2. Trace the image of the trivet onto the front of the stretched frame.
3. For this project, the finished side will be the pile side or back side, so the opposite side to the side that you are punching on. By making the embroidered side or front of the piece the base of the trivet, this will allow the trivet to sit flat on the table top.
4. Working at a table with enough space to lay out all the materials, arrange your chosen yarns. To start punching, first outline each shape in chosen colours, then fill in the interior of each outlined shape.
5. Once finished, remove the base cloth from the frame using a staple remover and lay the piece flat on the table with the pile side facing upwards. Using your scissors trim the base cloth around the trivet design with a 5-cm (2-inch) seam allowance all the way around, taking care not to fray the cut edges too much.
6. When you have finished you have two choices. One option is to incorporate a length of thin piping cord or parcel string into the seam allowance as you roll up the edge of the base cloth. This will give a slightly more prominent and rounded edge to the trivet once you complete the binding.
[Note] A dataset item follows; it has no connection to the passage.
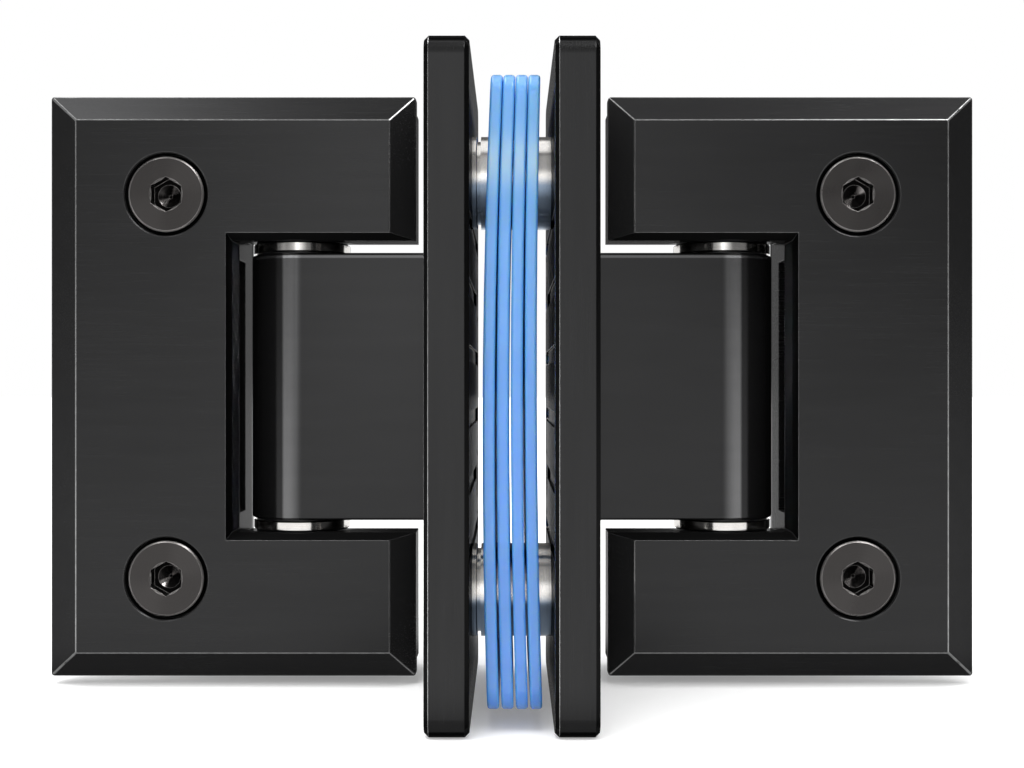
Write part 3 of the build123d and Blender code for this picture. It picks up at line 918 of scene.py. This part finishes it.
class HINGE_OT_pivots(bpy.types.Operator):
    """Gives the pivot pins, washers, rings and bushes their steel and nylon"""

    bl_idname = "hinge.pivots"
    bl_label = "Pivots"

    def execute(self, context):
        metal = context.scene.hinge_metal
        washer = polished_metal("polished_washer", metal.stainless, roughness=0.12, around=2)
        pin = polished_metal("ground_steel", metal.plain_steel, roughness=0.28, around=2)
        nylon = moulded_plastic("black_nylon", metal.nylon, roughness=0.42)
        for hand in HANDS:
            finish_nodes(pin, (f"{hand}_pivot_pin",))
            for height in HEIGHTS:
                finish_nodes(washer, (f"{hand}_{height}_washer",))
                finish_nodes(nylon, (f"{hand}_{height}_ring", f"{hand}_{height}_bush"))
        return {"FINISHED"}


class HINGE_OT_self_closing(bpy.types.Operator):
    """Gives the plungers and springs in the knuckles their steel"""

    bl_idname = "hinge.self_closing"
    bl_label = "Plungers and springs"

    def execute(self, context):
        metal = context.scene.hinge_metal
        plunger = polished_metal("plunger_steel", metal.plain_steel, roughness=0.3, around=0)
        spring = polished_metal("spring_steel", metal.spring_steel, roughness=0.34, around=0)
        for hand in HANDS:
            for height in HEIGHTS:
                finish_nodes(plunger, (f"{hand}_{height}_plunger",))
                finish_nodes(spring, (f"{hand}_{height}_spring",))
        return {"FINISHED"}


class HINGE_OT_sleeves(bpy.types.Operator):
    """Gives the sleeves, collars and barrels that tie the clamps together their stainless steel"""

    bl_idname = "hinge.sleeves"
    bl_label = "Sleeves and barrels"

    def execute(self, context):
        metal = context.scene.hinge_metal
        sleeve = polished_metal(
            "turned_sleeve", metal.bright_steel, roughness=0.17, around=0, underside=metal.sleeve_shade_and_reflection
        )
        barrel = polished_metal("turned_barrel", metal.stainless, roughness=0.2, around=1)
        for height in HEIGHTS:
            finish_nodes(sleeve, (f"{height}_clamp_sleeve", f"{height}_sleeve_collar"))
            for hand in HANDS:
                finish_nodes(barrel, (f"{hand}_{height}_barrel",))
        return {"FINISHED"}


class HINGE_OT_gasket_sheets(bpy.types.Operator):
    """Gives the four bowed gasket sheets their milky blue PVC"""

    bl_idname = "hinge.gasket_sheets"
    bl_label = "Blue gasket sheets"

    def execute(self, context):
        material = blue_pvc(context.scene.hinge_gasket)
        finish_nodes(material, [f"gasket_{index}" for index in range(1, SHEET_COUNT + 1)])
        return {"FINISHED"}


class HINGE_OT_door_gaskets(bpy.types.Operator):
    """Gives the thin gaskets inside the door clamps their matt grey PVC"""

    bl_idname = "hinge.door_gaskets"
    bl_label = "Door gaskets"

    def execute(self, context):
        material = moulded_plastic("grey_pvc", context.scene.hinge_gasket.grey, roughness=0.55)
        for hand in HANDS:
            finish_nodes(material, (f"{hand}_front_gasket", f"{hand}_rear_gasket"))
        return {"FINISHED"}


# The studio that the metal mirrors, as stops of (azimuth or elevation in degrees, level).
# Azimuth 0 is in front, behind the camera, and grows to the right.
ROOM_ROUND = (
    (-180.0, 0.0), (-118.0, 0.0), (-112.0, 0.25), (-97.0, 0.22), (-92.0, 0.42), (-80.0, 0.44),
    (-66.0, 0.20), (-48.0, 0.12), (-38.0, 0.34), (-28.0, 0.28), (-22.0, 0.38), (-17.0, 0.50),
    (-12.0, 0.70), (-8.0, 1.25), (-4.5, 2.10), (-1.0, 1.35), (5.0, 1.00), (9.0, 0.64), (13.0, 0.46),
    (18.0, 0.18), (26.0, 0.16), (46.0, 0.18), (55.0, 0.08), (75.0, 0.16), (85.0, 0.24),
    (97.0, 0.24), (112.0, 0.20), (118.0, 0.0), (180.0, 0.0),
)
ROOM_HEIGHT = (
    (-90.0, 0.15), (-40.0, 0.30), (-20.0, 1.0), (14.0, 1.0), (21.0, 0.72), (29.0, 0.38),
    (50.0, 0.35), (64.0, 0.30), (72.0, 0.10), (90.0, 0.0),
)
# The ceiling, by the X of the direction to it. It ends towards the front and below an elevation.
ROOM_ABOVE = (
    (-0.35, 6.0), (-0.27, 5.6), (-0.18, 1.55), (-0.06, 0.50), (0.0, 1.20), (0.06, 1.00), (0.35, 1.20),
)
ABOVE_FRONT = (0.35, 0.12)
ABOVE_BOTTOM = (50.0, 64.0)
# What is behind the object, by its distance in azimuth from the front, and where it ends above.
BACKDROP = ((114.0, 0.0), (130.0, 1.0), (172.0, 1.0), (175.5, 0.10), (180.0, 0.10))
BACKDROP_TOP = (50.0, 66.0)
# A small lamp on the right, well above the camera: its direction, its level, and how near its
# direction its edge and its full level are.
SPOT_DIRECTION = (0.450, -0.400, 0.798)
SPOT_LEVEL = 9.0
SPOT_EDGE = (0.955, 0.980)
# What the metal mirrors of the floor under the object, darkened there by a painted shadow, and away from it,
# how far from the object the change is, and how shallow the ray is at it.
FLOOR_UNDER_SHADOW = 0.34
FLOOR_OPEN = 1.15
CLEAR_DISTANCE = (0.002, 0.030)
SHALLOW_RANGE = (0.30, 0.70)
FLOOR_HALF = 6.0
FLOOR_CELLS = 8
FLOOR_GRAIN = 60.0
FLOOR_VARIATION = 0.01
KEY_PLACE = (-0.25, -0.35, 0.95)
KEY_SIZE = 0.7
SENSOR_WIDTH = 36.0
CLIP_START = 0.01
CLIP_END = 50.0


class HINGE_OT_stage(bpy.types.Operator):
    """Sets up the pale floor, the studio light and the camera"""

    bl_idname = "hinge.stage"
    bl_label = "Stage"

    def execute(self, context):
        stage = context.scene.hinge_stage
        self.floor(context.scene, stage)
        self.room(context.scene, stage)
        self.key_lamp(context.scene, stage)
        self.camera(context.scene, stage)
        context.scene.view_settings.view_transform = "Standard"
        return {"FINISHED"}

    def floor(self, scene, stage):
        sheet = bmesh.new()
        bmesh.ops.create_grid(sheet, x_segments=FLOOR_CELLS, y_segments=FLOOR_CELLS, size=FLOOR_HALF)
        bmesh.ops.translate(sheet, verts=sheet.verts, vec=(0.0, 0.0, cad_box[0].z))
        mesh = bpy.data.meshes.new("floor")
        sheet.to_mesh(mesh)
        sheet.free()
        mesh.materials.append(self.floor_paper(stage))
        floor = bpy.data.objects.new("floor", mesh)
        scene.collection.objects.link(floor)

    def floor_paper(self, stage):
        """Pale paper that glows for the camera and has its own level in the metal, with a painted shadow
        under the object.
        """
        shader = Finish("pale_floor")
        shader.tree.nodes.remove(shader.surface)
        rays = shader.node("ShaderNodeLightPath").outputs
        grain = shader.noise(shader.place, FLOOR_GRAIN, detail=2.0)
        tone = shader.vary(grain, stage.floor_tone - FLOOR_VARIATION, stage.floor_tone + FLOOR_VARIATION)
        paper = shader.node("ShaderNodeBsdfDiffuse", {"Color": shader.tint(WHITE[:3], tone)}).outputs["BSDF"]
        glow = shader.light("ShaderNodeEmission", stage.floor_glow)
        seen = shader.node("ShaderNodeAddShader", {0: paper, 1: glow}).outputs["Shader"]
        shallow = shader.node("ShaderNodeLayerWeight", {"Blend": 0.5}).outputs["Facing"]
        # Painted shadow on the floor as the metal mirrors it, under and close to the object.
        unshadowed_floor = shader.product(
            self.outside_painted_shadow(shader), shader.spread(shallow, *SHALLOW_RANGE, 0.0, 1.0)
        )
        mirrored = shader.light(
            "ShaderNodeEmission", shader.between(unshadowed_floor, FLOOR_UNDER_SHADOW, FLOOR_OPEN)
        )
        to_camera = shader.math("MAXIMUM", rays["Is Camera Ray"], rays["Is Transmission Ray"])
        lit = shader.mix_shaders(
            rays["Is Glossy Ray"], shader.mix_shaders(to_camera, paper, seen), mirrored
        )
        shader.tree.links.new(lit, shader.tree.nodes["Material Output"].inputs["Surface"])
        return shader.material

    def outside_painted_shadow(self, shader):
        """A mask for the painted shadow: nothing on the floor under the clamps and close to them, and one
        further away.
        """
        place = shader.axes(shader.place)
        nearest = None
        for node in ("left_front_plate", "right_front_plate", "left_fixed_plate", "right_fixed_plate"):
            low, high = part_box(node)
            # A door clamp is as deep behind its middle plane as in front of it.
            back = -low.y if "front" in node else high.y
            gaps = []
            for value, near, far in ((place["X"], low.x, high.x), (place["Y"], low.y, back)):
                off = shader.math("ABSOLUTE", shader.math("SUBTRACT", value, (near + far) / 2))
                gaps.append(shader.math("MAXIMUM", shader.math("SUBTRACT", off, (far - near) / 2), 0.0))
            distance = shader.math("MAXIMUM", *gaps)
            nearest = distance if nearest is None else shader.math("MINIMUM", nearest, distance)
        return shader.spread(nearest, *CLEAR_DISTANCE, 0.0, 1.0, smooth=True)

    def room(self, scene, stage):
        """Even light for the floor and the soft pieces, and a studio that the metal mirrors."""
        world = bpy.data.worlds.new("studio")
        world.use_nodes = True
        scene.world = world
        world.node_tree.nodes.clear()
        studio = Nodes(world.node_tree)
        rays = studio.node("ShaderNodeLightPath").outputs
        mirrored = studio.light("ShaderNodeBackground", self.mirrored_level(studio))
        even = studio.light("ShaderNodeBackground", stage.fill)
        plain = studio.light("ShaderNodeBackground", 1.0)
        to_camera = studio.math("MAXIMUM", rays["Is Camera Ray"], rays["Is Transmission Ray"])
        lit = studio.mix_shaders(rays["Is Glossy Ray"], even, mirrored)
        seen = studio.mix_shaders(to_camera, lit, plain)
        output = studio.node("ShaderNodeOutputWorld")
        studio.tree.links.new(seen, output.inputs["Surface"])

    def mirrored_level(self, studio):
        """The level of the studio's walls, backdrop, ceiling and small lamp in each direction."""
        towards = studio.node("ShaderNodeTexCoord").outputs["Generated"]
        direction = studio.axes(towards)
        front = studio.math("MULTIPLY", direction["Y"], -1.0)
        azimuth = studio.math("MULTIPLY", studio.math("ARCTAN2", direction["X"], front), DEGREES)
        elevation = studio.math("MULTIPLY", studio.math("ARCSINE", direction["Z"]), DEGREES)
        walls = studio.product(
            studio.profile(azimuth, ROOM_ROUND), studio.profile(elevation, ROOM_HEIGHT)
        )
        backdrop = studio.product(
            studio.profile(studio.math("ABSOLUTE", azimuth), BACKDROP),
            studio.spread(elevation, *BACKDROP_TOP, 1.0, 0.0, smooth=True),
        )
        above = studio.product(
            studio.profile(direction["X"], ROOM_ABOVE),
            studio.spread(front, *ABOVE_FRONT, 0.0, 1.0, smooth=True),
            studio.spread(elevation, *ABOVE_BOTTOM, 0.0, 1.0, smooth=True),
        )
        spot = studio.spread(studio.dot(towards, SPOT_DIRECTION), *SPOT_EDGE, 0.0, SPOT_LEVEL, smooth=True)
        level = walls
        for part in (backdrop, above, spot):
            level = studio.math("ADD", level, part)
        return level

    def key_lamp(self, scene, stage):
        data = bpy.data.lights.new("key", "AREA")
        data.shape = "RECTANGLE"
        data.size = KEY_SIZE
        data.size_y = KEY_SIZE
        data.energy = stage.key_power
        key = bpy.data.objects.new("key", data)
        scene.collection.objects.link(key)
        key.location = KEY_PLACE
        key.rotation_euler = (-key.location).to_track_quat("-Z", "Y").to_euler()
        key.visible_glossy = False

    def camera(self, scene, stage):
        data = bpy.data.cameras.new("camera")
        data.sensor_width = SENSOR_WIDTH
        data.lens = stage.focal_length
        data.shift_y = stage.horizon_shift
        data.clip_start = CLIP_START
        data.clip_end = CLIP_END
        camera = bpy.data.objects.new("camera", data)
        scene.collection.objects.link(camera)
        camera.location = (0.0, -stage.camera_distance, 0.0)
        camera.rotation_euler = (math.radians(90.0), 0.0, 0.0)
        scene.camera = camera


class HINGE_PT_panel(bpy.types.Panel):
    """Lists the settings of the hinge and the steps that finish it"""

    bl_idname = "HINGE_PT_panel"
    bl_label = "Glass door hinge"
    bl_space_type = "VIEW_3D"
    bl_region_type = "UI"
    bl_category = "Hinge"

    def draw(self, context):
        column = self.layout.column()
        for name, group in SETTINGS.items():
            for key in group.__annotations__:
                column.prop(getattr(context.scene, name), key)
        for operator in OPERATORS:
            column.operator(operator.bl_idname)


SETTINGS = {
    "hinge_metal": HingeMetalSettings,
    "hinge_gasket": HingeGasketSettings,
    "hinge_stage": HingeStageSettings,
}
OPERATORS = (
    HINGE_OT_clamps,
    HINGE_OT_screws,
    HINGE_OT_pivots,
    HINGE_OT_self_closing,
    HINGE_OT_sleeves,
    HINGE_OT_gasket_sheets,
    HINGE_OT_door_gaskets,
    HINGE_OT_stage,
)


def register():
    for group in SETTINGS.values():
        bpy.utils.register_class(group)
    for operator in OPERATORS:
        bpy.utils.register_class(operator)
    bpy.utils.register_class(HINGE_PT_panel)
    for name, group in SETTINGS.items():
        setattr(bpy.types.Scene, name, PointerProperty(type=group))


def unregister():
    for name in SETTINGS:
        delattr(bpy.types.Scene, name)
    bpy.utils.unregister_class(HINGE_PT_panel)
    for operator in reversed(OPERATORS):
        bpy.utils.unregister_class(operator)
    for group in reversed(SETTINGS.values()):
        bpy.utils.unregister_class(group)


def main():
    register()
    bpy.ops.hinge.clamps()
    bpy.ops.hinge.screws()
    bpy.ops.hinge.pivots()
    bpy.ops.hinge.self_closing()
    bpy.ops.hinge.sleeves()
    bpy.ops.hinge.gasket_sheets()
    bpy.ops.hinge.door_gaskets()
    bpy.ops.hinge.stage()


if __name__ == "__main__":
    main()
Alternatively, see overleaf for instructions on creating your own edging.
7. To make a slim bound edge of about 1.25cm (1/2 inch), roll the seam allowance of the base cloth inward towards the punched pile and hold it in place using bulldog clips or clothes pegs.
8. Using a tapestry needle threaded with a length of bulky weight yarn, sew a whip stitch over the rolled edge as close to the pile edge as possible all the way round so that no base cloth is visible.
9. To avoid any loose ends of yarn at the start, lay a short length of the end of your binding yarn along the rolled up base cloth in the direction that you are moving and stitch over this piece of yarn as you start to whip stitch the binding.
10. Continue stitching, sewing each stitch as close as possible to the previous one in order to create a nice tight edge binding, repositioning the bulldog clips or clothes pegs to hold each section as you work.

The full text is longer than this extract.